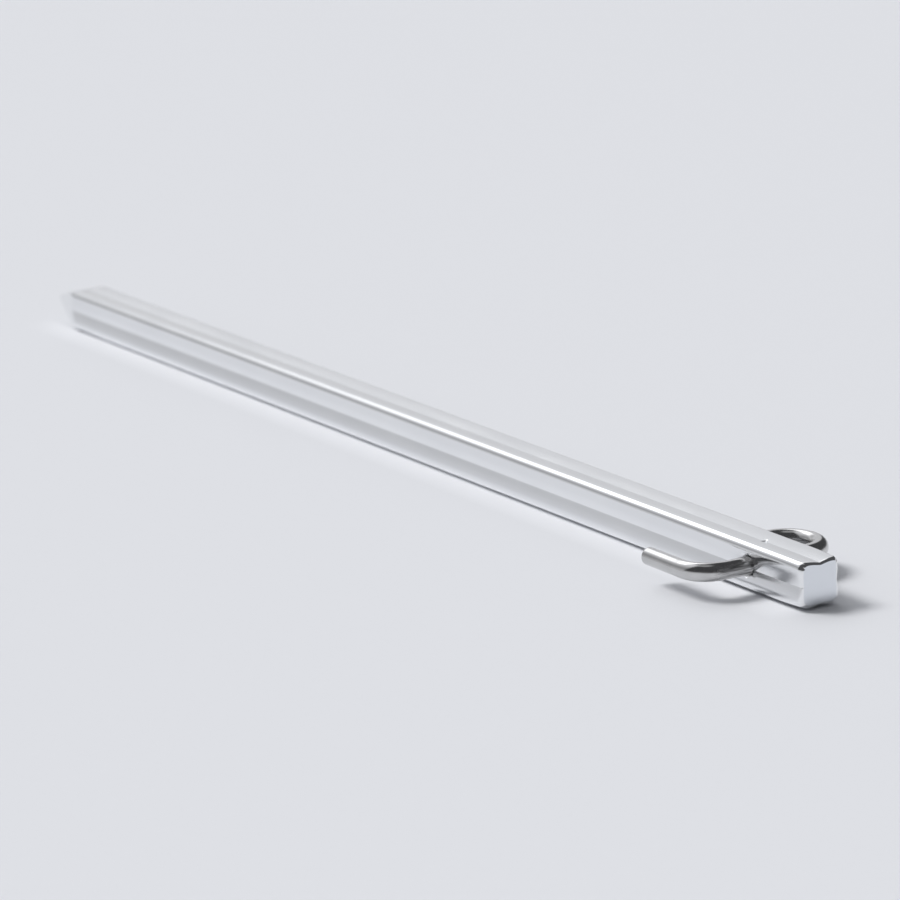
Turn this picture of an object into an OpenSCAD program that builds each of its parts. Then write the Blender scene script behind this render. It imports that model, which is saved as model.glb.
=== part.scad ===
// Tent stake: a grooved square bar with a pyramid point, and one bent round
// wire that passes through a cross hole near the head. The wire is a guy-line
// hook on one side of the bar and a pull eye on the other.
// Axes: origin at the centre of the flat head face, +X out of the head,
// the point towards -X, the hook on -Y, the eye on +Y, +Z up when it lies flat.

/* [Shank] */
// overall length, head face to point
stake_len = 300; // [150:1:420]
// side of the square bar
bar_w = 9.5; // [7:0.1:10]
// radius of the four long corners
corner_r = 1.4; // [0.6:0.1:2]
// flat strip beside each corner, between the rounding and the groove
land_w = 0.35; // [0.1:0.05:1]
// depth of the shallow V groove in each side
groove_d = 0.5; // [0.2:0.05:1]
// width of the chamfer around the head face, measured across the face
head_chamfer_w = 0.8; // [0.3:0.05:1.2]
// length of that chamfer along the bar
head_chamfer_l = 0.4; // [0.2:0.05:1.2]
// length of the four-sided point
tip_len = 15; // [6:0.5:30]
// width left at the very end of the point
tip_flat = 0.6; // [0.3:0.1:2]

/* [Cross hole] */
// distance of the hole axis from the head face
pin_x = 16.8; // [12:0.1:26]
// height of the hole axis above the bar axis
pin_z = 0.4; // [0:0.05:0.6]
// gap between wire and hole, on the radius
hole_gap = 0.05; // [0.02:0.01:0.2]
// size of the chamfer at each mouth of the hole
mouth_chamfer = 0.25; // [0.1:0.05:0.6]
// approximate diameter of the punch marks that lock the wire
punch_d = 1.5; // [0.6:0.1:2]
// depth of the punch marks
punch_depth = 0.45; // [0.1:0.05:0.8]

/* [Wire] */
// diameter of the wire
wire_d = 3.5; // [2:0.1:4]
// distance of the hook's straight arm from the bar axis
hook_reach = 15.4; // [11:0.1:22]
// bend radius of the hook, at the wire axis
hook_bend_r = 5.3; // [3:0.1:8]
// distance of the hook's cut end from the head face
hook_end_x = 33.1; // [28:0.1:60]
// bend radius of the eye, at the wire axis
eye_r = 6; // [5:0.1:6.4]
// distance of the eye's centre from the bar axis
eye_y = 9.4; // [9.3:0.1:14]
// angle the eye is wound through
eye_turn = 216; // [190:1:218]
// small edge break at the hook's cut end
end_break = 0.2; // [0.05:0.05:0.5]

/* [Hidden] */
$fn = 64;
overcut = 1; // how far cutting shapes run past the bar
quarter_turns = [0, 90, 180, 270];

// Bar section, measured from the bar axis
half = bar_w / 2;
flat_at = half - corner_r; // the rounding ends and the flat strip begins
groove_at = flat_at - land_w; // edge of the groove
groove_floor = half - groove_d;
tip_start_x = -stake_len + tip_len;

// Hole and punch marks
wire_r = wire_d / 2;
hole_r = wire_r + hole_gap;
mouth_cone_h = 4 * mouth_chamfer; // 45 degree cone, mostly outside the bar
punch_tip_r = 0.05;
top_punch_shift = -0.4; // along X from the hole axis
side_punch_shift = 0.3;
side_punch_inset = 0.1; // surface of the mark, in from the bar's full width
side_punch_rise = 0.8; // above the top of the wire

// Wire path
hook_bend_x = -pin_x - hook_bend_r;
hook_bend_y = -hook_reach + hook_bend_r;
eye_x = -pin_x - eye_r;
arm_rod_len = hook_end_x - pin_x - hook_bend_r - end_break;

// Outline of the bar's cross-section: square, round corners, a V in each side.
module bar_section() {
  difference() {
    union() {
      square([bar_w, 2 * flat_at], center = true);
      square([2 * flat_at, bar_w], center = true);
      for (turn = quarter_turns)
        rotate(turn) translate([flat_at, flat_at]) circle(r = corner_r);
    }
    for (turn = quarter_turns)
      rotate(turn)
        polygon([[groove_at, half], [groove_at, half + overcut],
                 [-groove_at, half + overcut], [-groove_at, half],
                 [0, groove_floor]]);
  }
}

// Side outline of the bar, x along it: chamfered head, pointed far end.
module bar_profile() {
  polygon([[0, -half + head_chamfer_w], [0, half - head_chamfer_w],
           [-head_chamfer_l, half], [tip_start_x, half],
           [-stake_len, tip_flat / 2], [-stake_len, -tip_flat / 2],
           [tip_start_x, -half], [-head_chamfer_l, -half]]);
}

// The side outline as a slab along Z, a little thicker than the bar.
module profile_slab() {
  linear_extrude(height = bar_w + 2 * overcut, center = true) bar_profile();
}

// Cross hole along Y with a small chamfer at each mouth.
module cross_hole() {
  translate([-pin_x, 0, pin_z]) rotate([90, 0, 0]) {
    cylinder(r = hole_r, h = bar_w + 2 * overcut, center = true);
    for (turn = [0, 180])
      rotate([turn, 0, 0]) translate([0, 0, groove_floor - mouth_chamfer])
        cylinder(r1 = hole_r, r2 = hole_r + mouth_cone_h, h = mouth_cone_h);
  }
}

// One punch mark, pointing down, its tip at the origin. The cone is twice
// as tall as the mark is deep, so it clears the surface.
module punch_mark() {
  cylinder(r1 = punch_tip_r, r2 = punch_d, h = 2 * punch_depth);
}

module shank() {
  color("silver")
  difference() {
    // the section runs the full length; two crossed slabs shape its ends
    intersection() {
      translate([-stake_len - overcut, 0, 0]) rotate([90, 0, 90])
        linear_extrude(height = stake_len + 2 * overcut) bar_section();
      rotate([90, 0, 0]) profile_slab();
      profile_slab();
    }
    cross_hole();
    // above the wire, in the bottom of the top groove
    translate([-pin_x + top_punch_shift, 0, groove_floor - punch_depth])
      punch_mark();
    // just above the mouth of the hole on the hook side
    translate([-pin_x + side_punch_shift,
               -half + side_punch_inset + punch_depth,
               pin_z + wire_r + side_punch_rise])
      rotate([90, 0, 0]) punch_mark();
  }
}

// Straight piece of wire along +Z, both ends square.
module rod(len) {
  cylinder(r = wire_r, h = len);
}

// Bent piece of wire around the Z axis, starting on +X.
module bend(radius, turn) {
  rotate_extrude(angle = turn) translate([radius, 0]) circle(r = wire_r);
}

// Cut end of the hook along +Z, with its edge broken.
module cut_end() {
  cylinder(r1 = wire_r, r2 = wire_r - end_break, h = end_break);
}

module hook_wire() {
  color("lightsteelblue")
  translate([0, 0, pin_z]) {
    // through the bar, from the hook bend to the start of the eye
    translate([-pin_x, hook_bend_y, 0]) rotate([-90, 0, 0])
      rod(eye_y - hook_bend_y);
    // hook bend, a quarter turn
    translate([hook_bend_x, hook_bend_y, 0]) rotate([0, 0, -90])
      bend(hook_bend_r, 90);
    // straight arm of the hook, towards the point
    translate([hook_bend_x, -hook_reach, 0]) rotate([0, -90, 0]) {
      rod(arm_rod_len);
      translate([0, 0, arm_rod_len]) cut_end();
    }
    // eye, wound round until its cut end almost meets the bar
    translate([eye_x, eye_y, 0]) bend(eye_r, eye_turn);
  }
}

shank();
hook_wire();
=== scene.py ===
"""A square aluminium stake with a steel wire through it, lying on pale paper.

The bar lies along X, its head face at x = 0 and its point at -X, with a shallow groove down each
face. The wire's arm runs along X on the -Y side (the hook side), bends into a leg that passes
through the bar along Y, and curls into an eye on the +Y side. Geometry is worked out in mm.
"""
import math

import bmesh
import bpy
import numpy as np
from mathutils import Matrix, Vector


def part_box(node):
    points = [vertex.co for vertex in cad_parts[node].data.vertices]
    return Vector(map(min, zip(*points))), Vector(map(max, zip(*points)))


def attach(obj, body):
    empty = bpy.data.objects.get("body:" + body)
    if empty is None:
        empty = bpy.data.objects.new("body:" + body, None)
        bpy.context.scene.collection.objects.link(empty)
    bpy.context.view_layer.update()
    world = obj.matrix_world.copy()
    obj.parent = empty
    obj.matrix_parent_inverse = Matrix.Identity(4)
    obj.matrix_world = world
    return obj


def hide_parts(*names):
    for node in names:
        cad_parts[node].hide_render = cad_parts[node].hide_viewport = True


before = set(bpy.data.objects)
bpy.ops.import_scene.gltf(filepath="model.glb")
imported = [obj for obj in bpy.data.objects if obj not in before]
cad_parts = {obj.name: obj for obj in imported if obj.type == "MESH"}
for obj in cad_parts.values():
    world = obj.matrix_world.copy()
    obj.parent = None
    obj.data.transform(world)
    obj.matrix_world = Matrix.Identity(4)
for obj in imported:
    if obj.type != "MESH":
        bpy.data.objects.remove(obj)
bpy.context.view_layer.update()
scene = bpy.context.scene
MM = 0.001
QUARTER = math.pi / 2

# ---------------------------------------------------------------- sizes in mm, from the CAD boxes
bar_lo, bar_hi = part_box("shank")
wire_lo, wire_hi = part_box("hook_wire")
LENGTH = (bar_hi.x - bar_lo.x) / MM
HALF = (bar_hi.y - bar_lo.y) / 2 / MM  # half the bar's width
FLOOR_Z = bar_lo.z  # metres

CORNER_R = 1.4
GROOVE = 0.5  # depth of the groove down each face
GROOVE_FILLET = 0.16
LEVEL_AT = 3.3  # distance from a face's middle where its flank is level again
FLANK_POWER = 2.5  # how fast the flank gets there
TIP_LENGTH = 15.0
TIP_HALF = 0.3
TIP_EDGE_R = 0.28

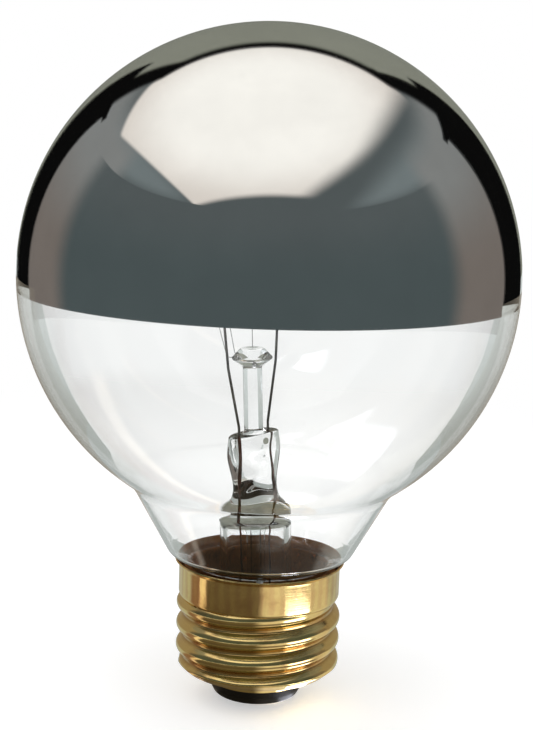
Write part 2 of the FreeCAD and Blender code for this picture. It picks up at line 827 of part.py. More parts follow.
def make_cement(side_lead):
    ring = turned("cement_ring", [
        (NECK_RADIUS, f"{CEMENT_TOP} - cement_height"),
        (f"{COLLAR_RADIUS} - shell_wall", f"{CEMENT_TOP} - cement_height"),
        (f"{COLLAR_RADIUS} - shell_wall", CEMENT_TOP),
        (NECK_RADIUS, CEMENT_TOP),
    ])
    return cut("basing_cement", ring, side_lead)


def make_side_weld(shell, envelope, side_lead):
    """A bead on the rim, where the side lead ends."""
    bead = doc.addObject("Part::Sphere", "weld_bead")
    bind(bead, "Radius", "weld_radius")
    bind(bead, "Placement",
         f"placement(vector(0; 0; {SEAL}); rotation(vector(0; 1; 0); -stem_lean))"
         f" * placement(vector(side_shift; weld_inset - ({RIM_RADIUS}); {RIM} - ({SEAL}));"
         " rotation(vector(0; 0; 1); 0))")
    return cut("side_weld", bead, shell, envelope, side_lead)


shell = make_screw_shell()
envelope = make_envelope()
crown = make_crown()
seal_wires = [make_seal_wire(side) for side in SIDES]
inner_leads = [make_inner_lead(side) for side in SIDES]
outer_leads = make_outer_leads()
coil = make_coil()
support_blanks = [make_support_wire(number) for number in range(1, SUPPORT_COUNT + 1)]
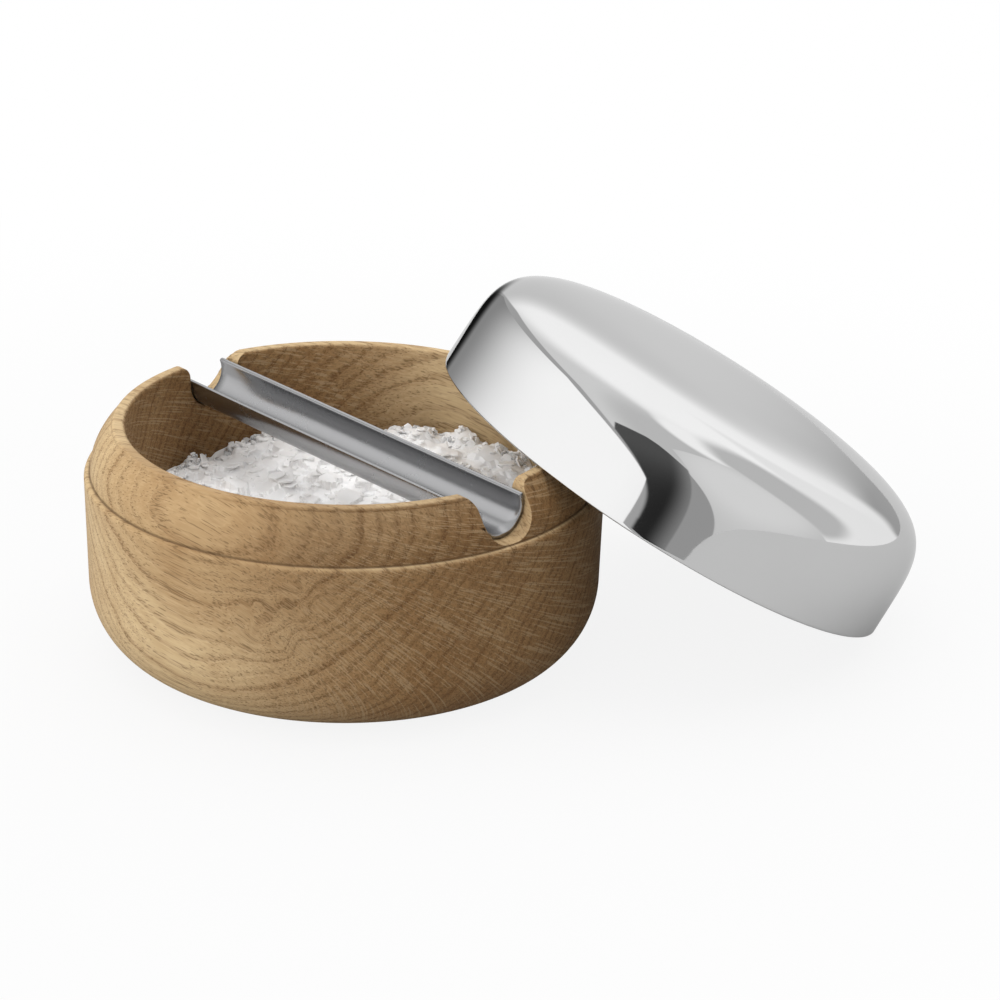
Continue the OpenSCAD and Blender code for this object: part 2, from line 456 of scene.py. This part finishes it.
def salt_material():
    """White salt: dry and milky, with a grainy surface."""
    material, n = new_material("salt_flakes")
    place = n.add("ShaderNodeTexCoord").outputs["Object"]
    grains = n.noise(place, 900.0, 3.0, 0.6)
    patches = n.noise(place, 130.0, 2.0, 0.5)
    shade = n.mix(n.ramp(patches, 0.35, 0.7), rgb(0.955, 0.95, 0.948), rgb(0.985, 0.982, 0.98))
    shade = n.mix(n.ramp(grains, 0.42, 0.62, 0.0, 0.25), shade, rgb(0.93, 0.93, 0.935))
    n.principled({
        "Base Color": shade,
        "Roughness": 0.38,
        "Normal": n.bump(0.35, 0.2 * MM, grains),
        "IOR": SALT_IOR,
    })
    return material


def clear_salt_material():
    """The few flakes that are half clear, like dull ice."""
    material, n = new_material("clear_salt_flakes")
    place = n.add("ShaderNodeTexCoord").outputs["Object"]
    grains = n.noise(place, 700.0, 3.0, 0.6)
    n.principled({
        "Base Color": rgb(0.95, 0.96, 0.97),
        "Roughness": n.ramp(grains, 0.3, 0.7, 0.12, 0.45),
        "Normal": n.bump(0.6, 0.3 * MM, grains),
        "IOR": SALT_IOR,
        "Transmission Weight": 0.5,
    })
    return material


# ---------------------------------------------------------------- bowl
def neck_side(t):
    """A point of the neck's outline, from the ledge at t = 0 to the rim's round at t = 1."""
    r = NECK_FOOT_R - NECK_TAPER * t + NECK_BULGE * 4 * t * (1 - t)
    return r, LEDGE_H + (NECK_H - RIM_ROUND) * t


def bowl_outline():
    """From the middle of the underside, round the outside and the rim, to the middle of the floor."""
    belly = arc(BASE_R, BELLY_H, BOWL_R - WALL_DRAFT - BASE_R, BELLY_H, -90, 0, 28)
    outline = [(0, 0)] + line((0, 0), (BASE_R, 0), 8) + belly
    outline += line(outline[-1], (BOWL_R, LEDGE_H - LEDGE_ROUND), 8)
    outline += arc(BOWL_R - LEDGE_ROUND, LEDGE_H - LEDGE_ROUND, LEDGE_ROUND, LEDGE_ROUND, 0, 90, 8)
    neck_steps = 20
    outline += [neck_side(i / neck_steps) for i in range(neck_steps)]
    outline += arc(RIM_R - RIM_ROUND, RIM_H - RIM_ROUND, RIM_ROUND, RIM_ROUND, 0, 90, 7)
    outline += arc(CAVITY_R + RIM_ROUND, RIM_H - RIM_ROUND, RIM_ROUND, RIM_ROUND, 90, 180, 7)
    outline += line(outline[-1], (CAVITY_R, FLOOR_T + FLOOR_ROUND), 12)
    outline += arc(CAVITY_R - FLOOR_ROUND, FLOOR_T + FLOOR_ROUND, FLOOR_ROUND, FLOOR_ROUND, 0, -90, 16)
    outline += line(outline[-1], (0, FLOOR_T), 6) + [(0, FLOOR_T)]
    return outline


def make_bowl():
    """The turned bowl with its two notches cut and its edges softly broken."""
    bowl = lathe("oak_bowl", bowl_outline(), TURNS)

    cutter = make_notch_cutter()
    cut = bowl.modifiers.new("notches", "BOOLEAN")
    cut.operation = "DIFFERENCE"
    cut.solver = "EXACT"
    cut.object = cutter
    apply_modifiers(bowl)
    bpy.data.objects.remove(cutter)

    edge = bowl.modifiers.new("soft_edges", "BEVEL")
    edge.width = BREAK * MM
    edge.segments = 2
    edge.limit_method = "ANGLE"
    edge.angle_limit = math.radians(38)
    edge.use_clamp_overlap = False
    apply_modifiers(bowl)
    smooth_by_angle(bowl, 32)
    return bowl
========
=== SET PROBLEM ===
Only the lines from the one containing "its edge broken." to the one containing "obj.parent = None" are to be printed, both ends included, exactly as written.

=== RESPONSE ===
// Cut end of the hook along +Z, with its edge broken.
module cut_end() {
  cylinder(r1 = wire_r, r2 = wire_r - end_break, h = end_break);
}

module hook_wire() {
  color("lightsteelblue")
  translate([0, 0, pin_z]) {
    // through the bar, from the hook bend to the start of the eye
    translate([-pin_x, hook_bend_y, 0]) rotate([-90, 0, 0])
      rod(eye_y - hook_bend_y);
    // hook bend, a quarter turn
    translate([hook_bend_x, hook_bend_y, 0]) rotate([0, 0, -90])
      bend(hook_bend_r, 90);
    // straight arm of the hook, towards the point
    translate([hook_bend_x, -hook_reach, 0]) rotate([0, -90, 0]) {
      rod(arm_rod_len);
      translate([0, 0, arm_rod_len]) cut_end();
    }
    // eye, wound round until its cut end almost meets the bar
    translate([eye_x, eye_y, 0]) bend(eye_r, eye_turn);
  }
}

shank();
hook_wire();
=== scene.py ===
"""A square aluminium stake with a steel wire through it, lying on pale paper.

The bar lies along X, its head face at x = 0 and its point at -X, with a shallow groove down each
face. The wire's arm runs along X on the -Y side (the hook side), bends into a leg that passes
through the bar along Y, and curls into an eye on the +Y side. Geometry is worked out in mm.
"""
import math

import bmesh
import bpy
import numpy as np
from mathutils import Matrix, Vector


def part_box(node):
    points = [vertex.co for vertex in cad_parts[node].data.vertices]
    return Vector(map(min, zip(*points))), Vector(map(max, zip(*points)))


def attach(obj, body):
    empty = bpy.data.objects.get("body:" + body)
    if empty is None:
        empty = bpy.data.objects.new("body:" + body, None)
        bpy.context.scene.collection.objects.link(empty)
    bpy.context.view_layer.update()
    world = obj.matrix_world.copy()
    obj.parent = empty
    obj.matrix_parent_inverse = Matrix.Identity(4)
    obj.matrix_world = world
    return obj


def hide_parts(*names):
    for node in names:
        cad_parts[node].hide_render = cad_parts[node].hide_viewport = True


before = set(bpy.data.objects)
bpy.ops.import_scene.gltf(filepath="model.glb")
imported = [obj for obj in bpy.data.objects if obj not in before]
cad_parts = {obj.name: obj for obj in imported if obj.type == "MESH"}
for obj in cad_parts.values():
    world = obj.matrix_world.copy()
    obj.parent = None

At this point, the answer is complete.